On Wednesday, September 12, 2018, the 4th Circuit Court of Appeals reversed a District Court ruling and rejected the Sierra Club’s citizen suit against Virginia Electric Power alleging that releases of arsenic from a coal ash landfill and settling ponds at its Chesapeake Energy Center power plant violated the Clean Water Act and the plant’s NPDES permit.  Notably, the issue that most concerned me at the time of the District Court opinion, whether discharges to groundwater are subject to the CWA, it is now settled law in the 4th Circuit and the Court did not revisit it.  Discharges to groundwater with a direct hydrological connection to surface water are subject to the CWA in the 4th Circuit.

Instead, the 4th Circuit reversed on the ground that the landfill and settling ponds are not “point sources” under the CWA.  The Court concluded that neither a landfill nor a settling pond would constitute a:

discernable, confined and discrete conveyance.…  “Conveyance” is a well-understood term; it requires a channel or medium — i.e., a facility — for the movement of something from one place to another.…  [T]he landfill and ponds were not created to convey anything and did not function in that manner; they certainly were not discrete conveyances, such as would be a pipe or channel, for example. Indeed, the actual means of conveyance of the arsenic was the rainwater and groundwater flowing diffusely through the soil.

This all makes a certain amount of sense.  However, as the court itself noted:

The definition includes, “but [is] not limited to[,] any pipe, ditch, channel, tunnel, conduit, well, discrete fissure, container, rolling stock, concentrated animal feeding operation, or vessel or other floating craft.” (My emphasis.)
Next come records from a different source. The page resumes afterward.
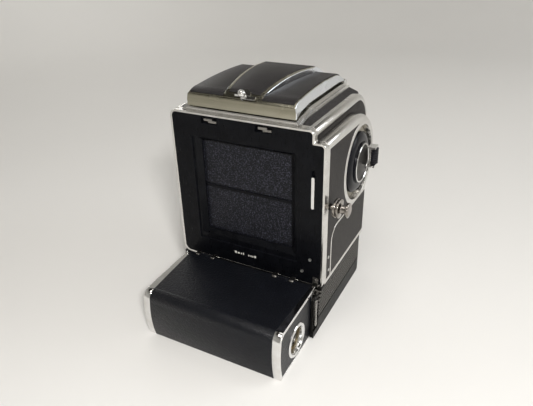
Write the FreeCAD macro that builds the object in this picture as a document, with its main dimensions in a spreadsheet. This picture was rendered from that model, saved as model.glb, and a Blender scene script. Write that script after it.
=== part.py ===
import FreeCAD, Part
import math
import os
import Sketcher

# A medium-format reflex camera with a folding hood and a hinged roll-film box at its foot.
# Millimetres. The lens looks along -Y, +Z is up, the winding side is -X.
# The origin is the mouth of the tripod socket, on the plane the camera stands on.

DIMENSIONS = {
    # whole body
    "body_half": 45, "side_out": 51.5, "rear_face": 37, "skin": 0.8, "fit_gap": 0.05,
    "base_top": 29.5, "deck_top": 125.3, "lower_front": 36, "upper_front": 50.5,
    "box_front": 46.7, "foot_front": 35.5, "shoulder_top": 118.7, "bottom_plate_thick": 1.2,
    # optical axis and mirror chamber
    "axis_across": -2.25, "axis_up": 79.25, "chamber_half": 32, "chamber_low": 39, "chamber_top": 118,
    # rear frame and film gate
    "frame_thick": 4, "frame_inset": 1.3, "gate_half": 28.75, "gate_low": 50, "gate_high": 108.5,
    # shutter
    "roller_radius": 2.6, "roller_depth": 29, "upper_roller_up": 114.2, "lower_roller_up": 43.4,
    "seam_up": 79, "cloth_thick": 0.6, "curtain_half": 30,
    # winding side
    "wind_along": -19.5, "wind_up": 86.8, "recess_radius": 23.3, "ring_radius": 26.6, "bulge_radius": 28.2,
    "recess_floor": 46.5, "drum_radius": 19, "hub_radius": 13, "hub_face": 53, "shaft_radius": 4,
    "grip_along": -33.6, "grip_out": 56.5, "grip_radius": 2.4,
    "knob_along": 28.5, "knob_up": 79.5,
    # hood
    "hood_centre": 0.4, "hood_half": 33.9, "hood_moulding": 2.6, "hinge_along": -38.5, "hinge_up": 129.6,
    "hinge_radius": 2, "hinge_pin_radius": 1, "flap_thick": 0.6, "flap_up": 131.6, "flap_reach": 24,
    "flap_hinge_half": 30.2, "flap_hinge_rear": 29,
    # film box
    "box_right": 48.6, "box_left": 40, "box_hinge_along": 40, "box_hinge_up": 30.6,
    "spool_along": 65.7, "spool_up": 12.9, "spool_flange": 11.3, "spool_half": 32.3, "cap_wide": 4.4,
    "ring_outer": 10.2, "lever_along": 44.2, "lever_up": 24.6,
    # lens
    "mount_radius": 30, "throat_radius": 24, "lens_front": 84,
    # mirror
    "mirror_pivot_along": 24.5, "mirror_pivot_up": 114.6, "mirror_long": 62, "mirror_half": 28,
}

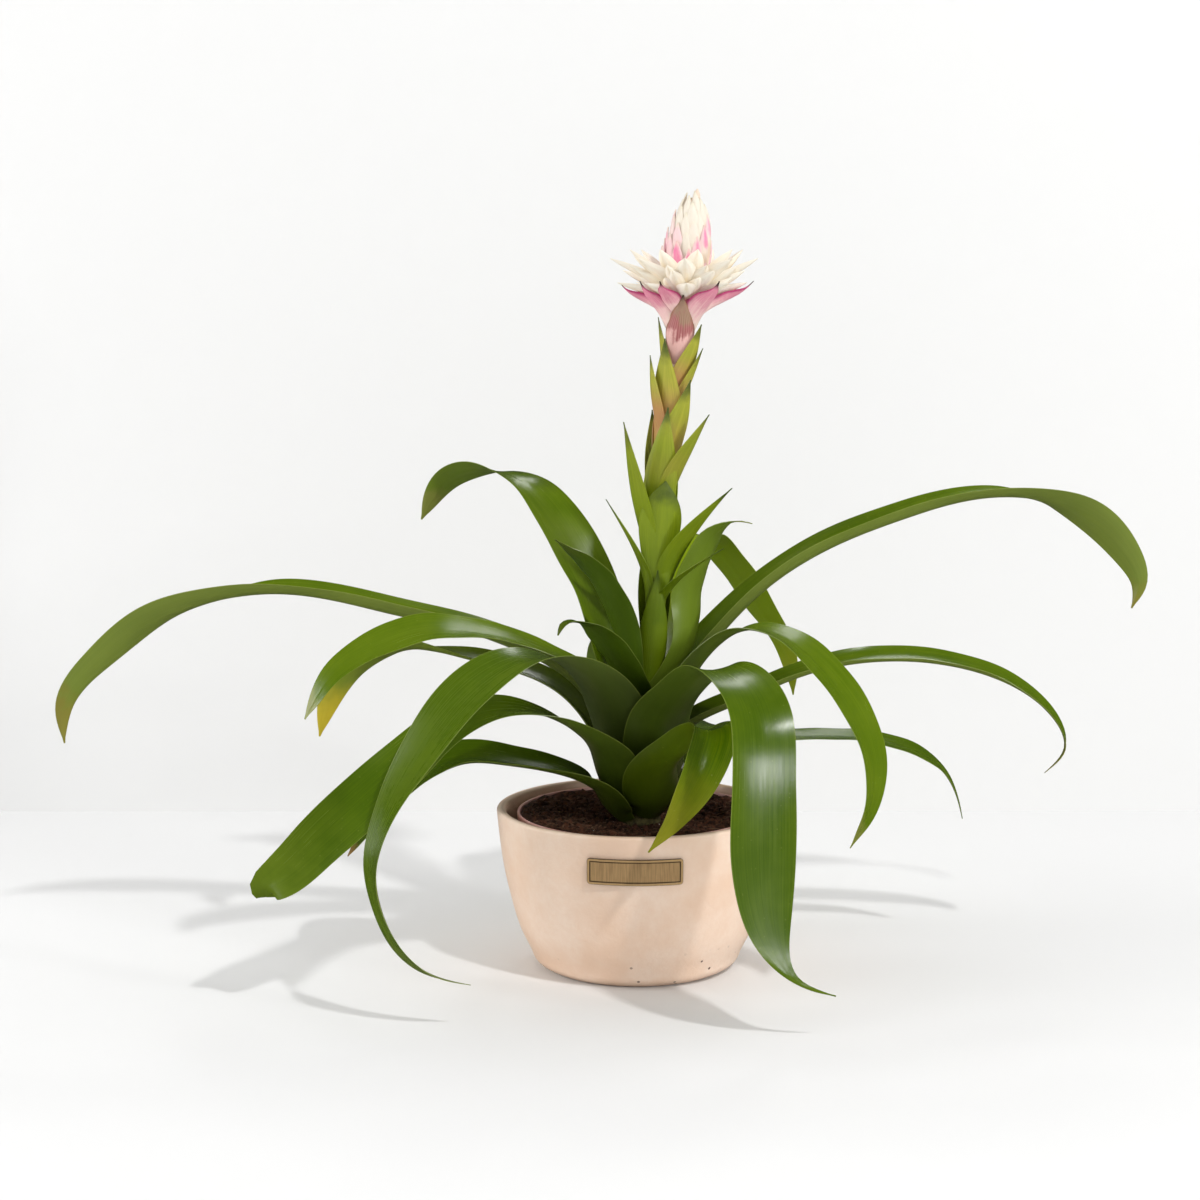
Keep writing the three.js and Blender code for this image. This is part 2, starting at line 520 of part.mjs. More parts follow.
// All solids joined into one.
function joined(bodies) {
  return bodies.reduce((whole, body) => whole.add(body));
}

// The largest body of a solid, without the hollows that joining sealed or the scraps that cutting left.
function whole(body) {
  return body.decompose().reduce((largest, part) => (part.volume() > largest.volume() ? part : largest));
}

// Outer radius of the planter at a height.
const planterRadius = profile(PLANTER.flank.map(([radius, z]) => [z, radius]));

function planterGeometry() {
  const { height, wall, floor, rimRound, flankSteps, cove } = PLANTER;
  const flankTop = height - rimRound;
  const outerTop = planterRadius(flankTop);
  const innerTop = outerTop - wall;
  const floorRadius = planterRadius(floor) - wall;
  const bevel = PLANTER.bevelShare * rimRound;
  const level = (i) => flankTop * (i / flankSteps) ** PLANTER.footCrowding;
  const outline = [[0, 0]];
  for (let i = 0; i <= flankSteps; i++) {
    outline.push([planterRadius(level(i)), level(i)]);
  }
  outline.push([outerTop - bevel, height - bevel], [outerTop - rimRound, height]);
  outline.push([innerTop + rimRound, height], [innerTop + bevel, height - bevel]);
  for (let i = flankSteps; level(i) > floor + cove.rise; i -= 2) {
    outline.push([planterRadius(level(i)) - wall, level(i)]);
  }
  outline.push([floorRadius + cove.flare, floor + cove.rise], [floorRadius - cove.run, floor], [0, floor]);
  return turned(outline, PLANTER.segments);
}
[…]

I haven’t reviewed the briefs and I don’t know if it was argued, but if I were the Sierra Club attorney in this case, I would certainly have noted that a concentrated animal feeding operation, included by statute in the definition of a point source, would not constitute a point source under the 4th Circuit’s approach of focusing on a traditional understanding of the meaning of the word “conveyance.”

This case is not likely to be a one-off and I’ll be interested to see if other courts take a similarly narrow view of the “conveyance” language in the statute.